* _Directions for this task_
Everything in the listing should be restated word for word.

* _Data excerpt_

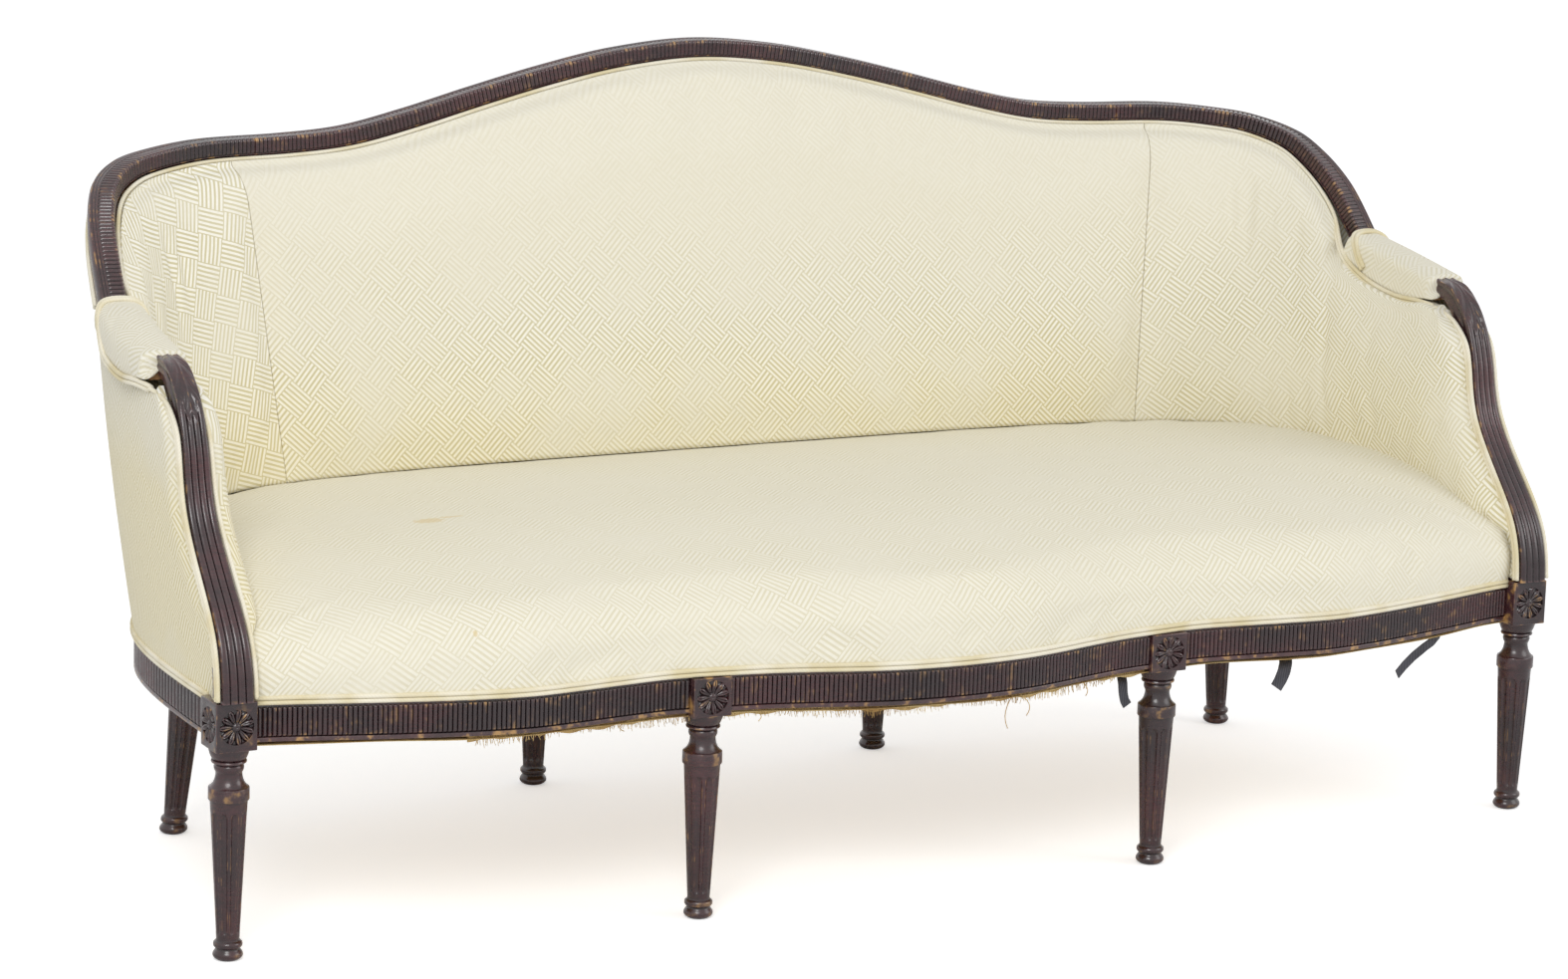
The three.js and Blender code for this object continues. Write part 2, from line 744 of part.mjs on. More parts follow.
// Tacking rails between the posts, which hold the lower edges of the inside covers
function tackRing(share, fromFront = false) {
  const top = tackRailBottom + tackRailHeight;
  const corners = [[memberDepth, tackRailBottom], [memberDepth, top], [memberFront, top],
    [memberFront, tackRailBottom]];
  return corners.map(([depth, z]) => wallAt(fromFront ? share * frontShare(z) : share, z, depth).point);
}

function addTackRails() {
  const half = (postWidth / 2 + clearance) / outlineWalk(tackRailBottom).total;
  const middle = postShare(middlePostFootShare, middlePostHeadShare, tackRailBottom);
  const lean = postShare(middlePostFootShare, middlePostHeadShare, tackRailBottom + tackRailHeight) - middle;
  const centre = sharesBetween(-middle - lean + half, middle + lean - half, 2);
  addPiece('tack_rail_centre', skin(centre.map((share) => tackRing(share))), frameWood);
  for (const [side, sign] of [['left', -1], ['right', 1]]) {
    const back = sharesBetween(middle + half, rearCornerShare - half, tackStations);
    addPiece(`tack_rail_${side}`, skin(back.map((share) => tackRing(sign * share))), frameWood);
    const arm = sharesBetween(rearCornerShare + half, 1 - half, tackStations).slice(0, -1)
      .filter((share) => share < frontShare(tackRailBottom + tackRailHeight) - half);
    const rings = arm.map((share) => tackRing(sign * share));
    rings.push(tackRing(sign, true));
    addPiece(`side_tack_rail_${side}`, skin(rings), frameWood);
  }
}

// Seat braces, webbing and bottom canvas
function addBraces() {
  const half = braceWidth / 2;
  const front = blockSize / 2 - middleLegForward + clearance;
  const rear = rearRailFace - rearBlockSize - clearance;
  const low = railTop - braceHeight;
  for (const [side, sign] of [['left', -1], ['right', 1]]) {
    const rings = [[middleLegSpan, front], [rearMiddleSpan, rear]].map(([x, y]) => [
      new THREE.Vector3(sign * x - half, y, low), new THREE.Vector3(sign * x + half, y, low),
      new THREE.Vector3(sign * x + half, y, railTop), new THREE.Vector3(sign * x - half, y, railTop)]);
    addPiece(`seat_brace_${side}`, skin(rings), frameWood);
  }
}

// Braces across the corners of the seat frame, one behind each corner leg's block
function prismBetween(plan, low, high) {
  return skin([low, high].map((z) => plan.map(({ x, y }) => new THREE.Vector3(x, y, z))));
}

function addCornerBraces() {
  const low = (railBottom + railTop - blockBraceHeight) / 2;
  const depth = railThickness + clearance;
  const edge = sideRailFace - depth;
  const half = blockBraceWidth / 2;
  const railBack = (x) => Math.max(frontFace(x - half), frontFace(x + half)) + depth;
  const width = blockBraceWidth / outlineWalk(railTop).total;
  for (const [side, sign] of [['left', -1], ['right', 1]]) {
    const front = [edge - blockBraceFoot - half, edge - blockBraceFoot + half]
      .map((x) => new THREE.Vector3(sign * x, railBack(x), 0));
    const outer = [blockBraceFoot, blockBraceFoot + blockBraceWidth].map((y) => (
      wallAt(sign * shareAtBack(y, railTop), railTop, depth).point));
    const frontBrace = prismBetween([...front, ...outer], low, low + blockBraceHeight);
    addPiece(`corner_brace_front_${side}`, frontBrace, frameWood);
    const rear = [-blockBraceReach - width, -blockBraceReach, blockBraceReach, blockBraceReach + width]
      .map((aside) => wallAt(sign * (rearCornerShare + aside), railTop, depth + restGap).point);
    addPiece(`corner_brace_rear_${side}`, prismBetween(rear, low, low + blockBraceHeight), frameWood);
  }
}

function blockCutters() {
  const grown = clearance * 2;
  const cutters = [];
  for (const sign of [-1, 1]) {
    cutters.push(legBlock(blockSize + grown, railTop).translate(sign * cornerLegSpan, 0, 0));
    cutters.push(legBlock(blockSize + grown, railTop).translate(sign * middleLegSpan, -middleLegForward, 0));
    cutters.push(legBlock(rearBlockSize + grown, railTop)
      .translate(sign * rearMiddleSpan, rearRailFace - rearBlockSize / 2, 0));
    const corner = rearBlockAt(sign * rearCornerShare);
    cutters.push(legBlock(rearBlockSize + grown, railTop)
      .rotateZ(Math.atan2(corner.normal.y, corner.normal.x)).translate(corner.point.x, corner.point.y, 0));
  }
  return cutters;
}

function rearFaceAt(x) {
  const walk = outlineWalk(railTop);
  let i = 1;
  while (i < outlineSteps && walk.points[i].x < Math.abs(x)) i += 1;
  const run = (Math.abs(x) - walk.points[i - 1].x) / (walk.points[i].x - walk.points[i - 1].x);
  return THREE.MathUtils.lerp(walk.points[i - 1].y, walk.points[i].y, run);
}

function addWebbing() {
  const top = railBottom - clearance;
  const low = top - webThickness;
  const half = webWidth / 2;
  const straps = [];
  for (const share of webAcrossShares) {
    for (const x of [-share * cornerLegSpan, share * cornerLegSpan]) {
      const front = Math.max(frontFace(x - half), frontFace(x + half)) + railThickness - webOverlap;
      const rear = rearFaceAt(Math.abs(x) + half) - railThickness + webOverlap;
      const corner = new THREE.Vector3(x - half, front, low);
      straps.push(boxBetween(corner, new THREE.Vector3(x + half, rear, top)));
    }
  }
  for (const share of webBackShares) {
    const y = share * rearRailFace;
    const edge = wallAt(shareAtBack(y + half, railTop), railTop, railThickness - webOverlap).point.x;
    straps.push(boxBetween(new THREE.Vector3(-edge, y - half, low), new THREE.Vector3(edge, y + half, top)));
  }
  addPiece('seat_webbing', cutBy(joined(straps), blockCutters()), webCloth);
}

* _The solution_
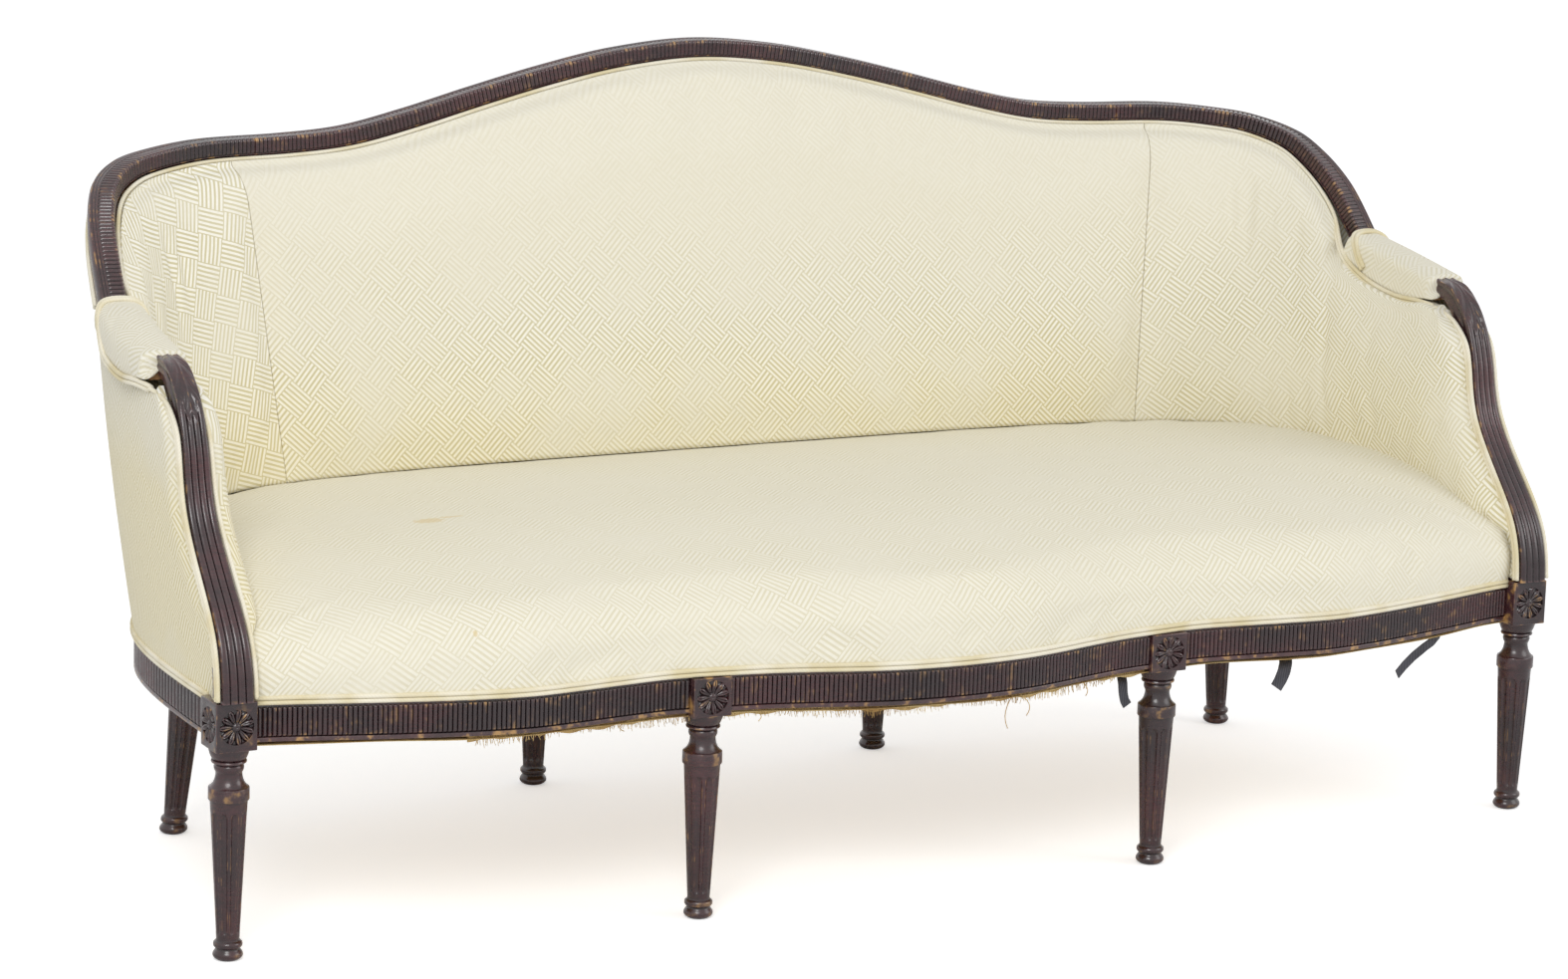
The three.js and Blender code for this object continues. Write part 2, from line 744 of part.mjs on. More parts follow.
// Tacking rails between the posts, which hold the lower edges of the inside covers
function tackRing(share, fromFront = false) {
  const top = tackRailBottom + tackRailHeight;
  const corners = [[memberDepth, tackRailBottom], [memberDepth, top], [memberFront, top],
    [memberFront, tackRailBottom]];
  return corners.map(([depth, z]) => wallAt(fromFront ? share * frontShare(z) : share, z, depth).point);
}

function addTackRails() {
  const half = (postWidth / 2 + clearance) / outlineWalk(tackRailBottom).total;
  const middle = postShare(middlePostFootShare, middlePostHeadShare, tackRailBottom);
  const lean = postShare(middlePostFootShare, middlePostHeadShare, tackRailBottom + tackRailHeight) - middle;
  const centre = sharesBetween(-middle - lean + half, middle + lean - half, 2);
  addPiece('tack_rail_centre', skin(centre.map((share) => tackRing(share))), frameWood);
  for (const [side, sign] of [['left', -1], ['right', 1]]) {
    const back = sharesBetween(middle + half, rearCornerShare - half, tackStations);
    addPiece(`tack_rail_${side}`, skin(back.map((share) => tackRing(sign * share))), frameWood);
    const arm = sharesBetween(rearCornerShare + half, 1 - half, tackStations).slice(0, -1)
      .filter((share) => share < frontShare(tackRailBottom + tackRailHeight) - half);
    const rings = arm.map((share) => tackRing(sign * share));
    rings.push(tackRing(sign, true));
    addPiece(`side_tack_rail_${side}`, skin(rings), frameWood);
  }
}

// Seat braces, webbing and bottom canvas
function addBraces() {
  const half = braceWidth / 2;
  const front = blockSize / 2 - middleLegForward + clearance;
  const rear = rearRailFace - rearBlockSize - clearance;
  const low = railTop - braceHeight;
  for (const [side, sign] of [['left', -1], ['right', 1]]) {
    const rings = [[middleLegSpan, front], [rearMiddleSpan, rear]].map(([x, y]) => [
      new THREE.Vector3(sign * x - half, y, low), new THREE.Vector3(sign * x + half, y, low),
      new THREE.Vector3(sign * x + half, y, railTop), new THREE.Vector3(sign * x - half, y, railTop)]);
    addPiece(`seat_brace_${side}`, skin(rings), frameWood);
  }
}

// Braces across the corners of the seat frame, one behind each corner leg's block
function prismBetween(plan, low, high) {
  return skin([low, high].map((z) => plan.map(({ x, y }) => new THREE.Vector3(x, y, z))));
}

function addCornerBraces() {
  const low = (railBottom + railTop - blockBraceHeight) / 2;
  const depth = railThickness + clearance;
  const edge = sideRailFace - depth;
  const half = blockBraceWidth / 2;
  const railBack = (x) => Math.max(frontFace(x - half), frontFace(x + half)) + depth;
  const width = blockBraceWidth / outlineWalk(railTop).total;
  for (const [side, sign] of [['left', -1], ['right', 1]]) {
    const front = [edge - blockBraceFoot - half, edge - blockBraceFoot + half]
      .map((x) => new THREE.Vector3(sign * x, railBack(x), 0));
    const outer = [blockBraceFoot, blockBraceFoot + blockBraceWidth].map((y) => (
      wallAt(sign * shareAtBack(y, railTop), railTop, depth).point));
    const frontBrace = prismBetween([...front, ...outer], low, low + blockBraceHeight);
    addPiece(`corner_brace_front_${side}`, frontBrace, frameWood);
    const rear = [-blockBraceReach - width, -blockBraceReach, blockBraceReach, blockBraceReach + width]
      .map((aside) => wallAt(sign * (rearCornerShare + aside), railTop, depth + restGap).point);
    addPiece(`corner_brace_rear_${side}`, prismBetween(rear, low, low + blockBraceHeight), frameWood);
  }
}

function blockCutters() {
  const grown = clearance * 2;
  const cutters = [];
  for (const sign of [-1, 1]) {
    cutters.push(legBlock(blockSize + grown, railTop).translate(sign * cornerLegSpan, 0, 0));
    cutters.push(legBlock(blockSize + grown, railTop).translate(sign * middleLegSpan, -middleLegForward, 0));
    cutters.push(legBlock(rearBlockSize + grown, railTop)
      .translate(sign * rearMiddleSpan, rearRailFace - rearBlockSize / 2, 0));
    const corner = rearBlockAt(sign * rearCornerShare);
    cutters.push(legBlock(rearBlockSize + grown, railTop)
      .rotateZ(Math.atan2(corner.normal.y, corner.normal.x)).translate(corner.point.x, corner.point.y, 0));
  }
  return cutters;
}

function rearFaceAt(x) {
  const walk = outlineWalk(railTop);
  let i = 1;
  while (i < outlineSteps && walk.points[i].x < Math.abs(x)) i += 1;
  const run = (Math.abs(x) - walk.points[i - 1].x) / (walk.points[i].x - walk.points[i - 1].x);
  return THREE.MathUtils.lerp(walk.points[i - 1].y, walk.points[i].y, run);
}

function addWebbing() {
  const top = railBottom - clearance;
  const low = top - webThickness;
  const half = webWidth / 2;
  const straps = [];
  for (const share of webAcrossShares) {
    for (const x of [-share * cornerLegSpan, share * cornerLegSpan]) {
      const front = Math.max(frontFace(x - half), frontFace(x + half)) + railThickness - webOverlap;
      const rear = rearFaceAt(Math.abs(x) + half) - railThickness + webOverlap;
      const corner = new THREE.Vector3(x - half, front, low);
      straps.push(boxBetween(corner, new THREE.Vector3(x + half, rear, top)));
    }
  }
  for (const share of webBackShares) {
    const y = share * rearRailFace;
    const edge = wallAt(shareAtBack(y + half, railTop), railTop, railThickness - webOverlap).point.x;
    straps.push(boxBetween(new THREE.Vector3(-edge, y - half, low), new THREE.Vector3(edge, y + half, top)));
  }
  addPiece('seat_webbing', cutBy(joined(straps), blockCutters()), webCloth);
}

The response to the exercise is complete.